## Start Data lines
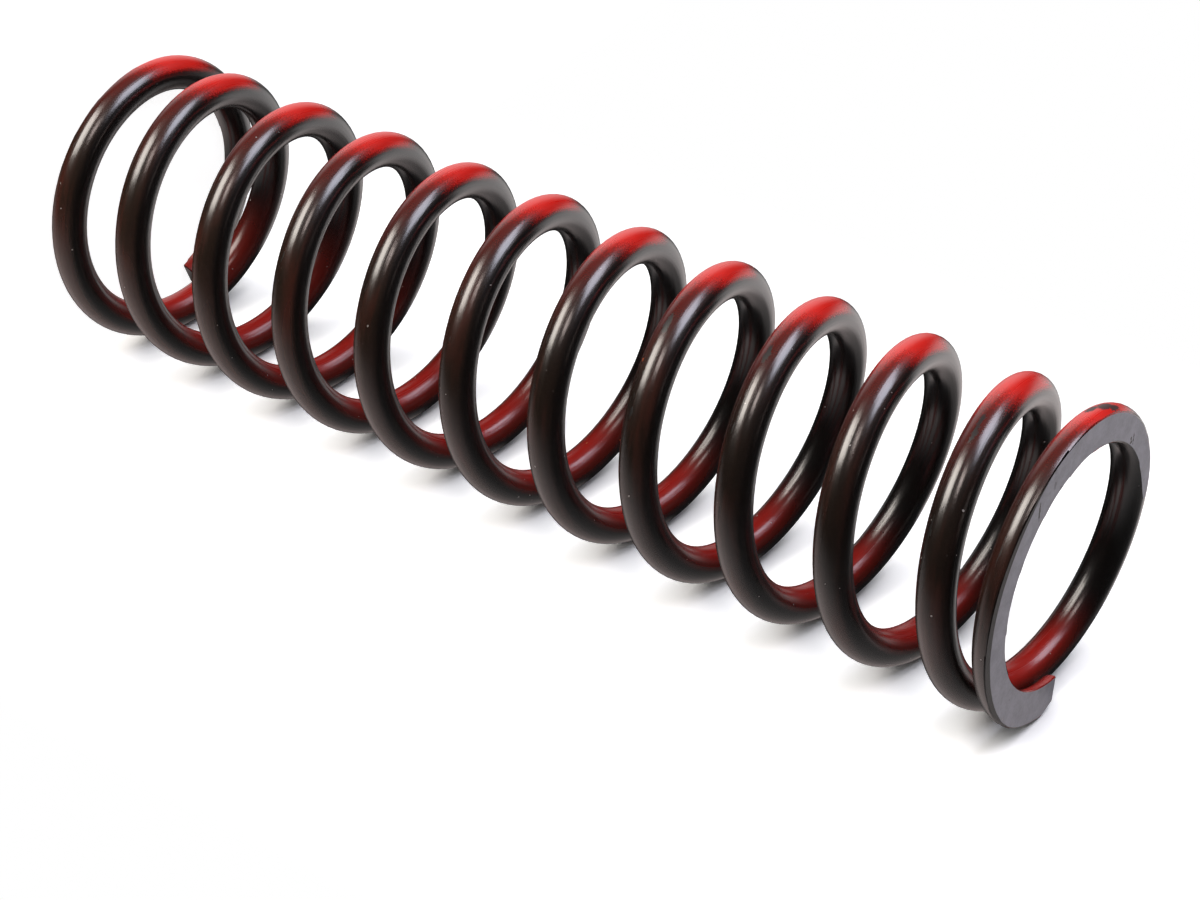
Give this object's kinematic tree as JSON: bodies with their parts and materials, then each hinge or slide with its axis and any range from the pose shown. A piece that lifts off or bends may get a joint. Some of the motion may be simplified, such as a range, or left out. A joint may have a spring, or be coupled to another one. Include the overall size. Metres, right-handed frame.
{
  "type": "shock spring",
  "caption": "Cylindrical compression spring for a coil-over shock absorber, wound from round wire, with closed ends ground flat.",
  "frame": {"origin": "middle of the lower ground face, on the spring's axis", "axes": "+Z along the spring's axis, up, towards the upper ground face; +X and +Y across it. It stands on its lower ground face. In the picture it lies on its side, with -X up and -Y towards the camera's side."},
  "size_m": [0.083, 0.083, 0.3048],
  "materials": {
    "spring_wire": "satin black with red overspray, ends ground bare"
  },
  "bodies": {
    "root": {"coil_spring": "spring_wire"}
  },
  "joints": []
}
## End Data lines
## Problem to work on:
Return every line of the material exactly.

## Output below:
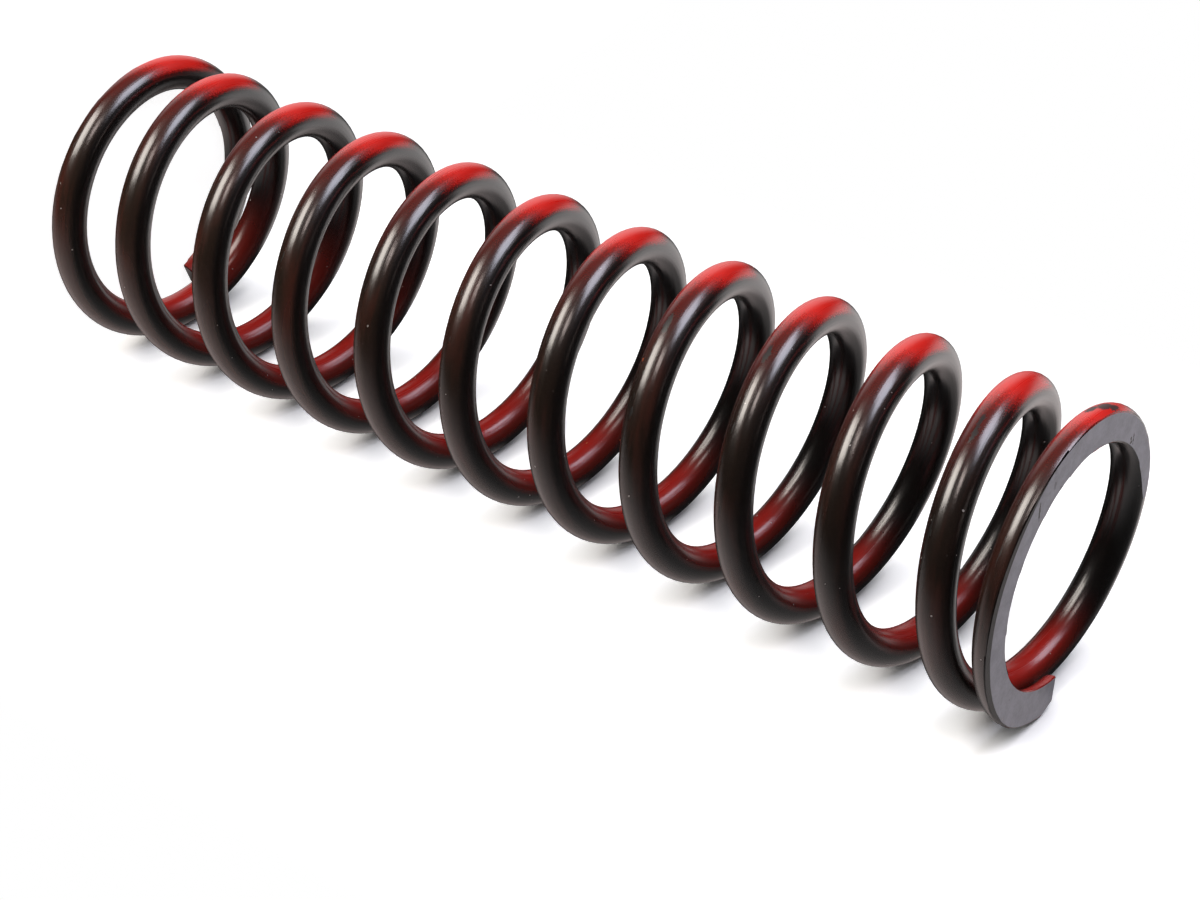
Give this object's kinematic tree as JSON: bodies with their parts and materials, then each hinge or slide with its axis and any range from the pose shown. A piece that lifts off or bends may get a joint. Some of the motion may be simplified, such as a range, or left out. A joint may have a spring, or be coupled to another one. Include the overall size. Metres, right-handed frame.
{
  "type": "shock spring",
  "caption": "Cylindrical compression spring for a coil-over shock absorber, wound from round wire, with closed ends ground flat.",
  "frame": {"origin": "middle of the lower ground face, on the spring's axis", "axes": "+Z along the spring's axis, up, towards the upper ground face; +X and +Y across it. It stands on its lower ground face. In the picture it lies on its side, with -X up and -Y towards the camera's side."},
  "size_m": [0.083, 0.083, 0.3048],
  "materials": {
    "spring_wire": "satin black with red overspray, ends ground bare"
  },
  "bodies": {
    "root": {"coil_spring": "spring_wire"}
  },
  "joints": []
}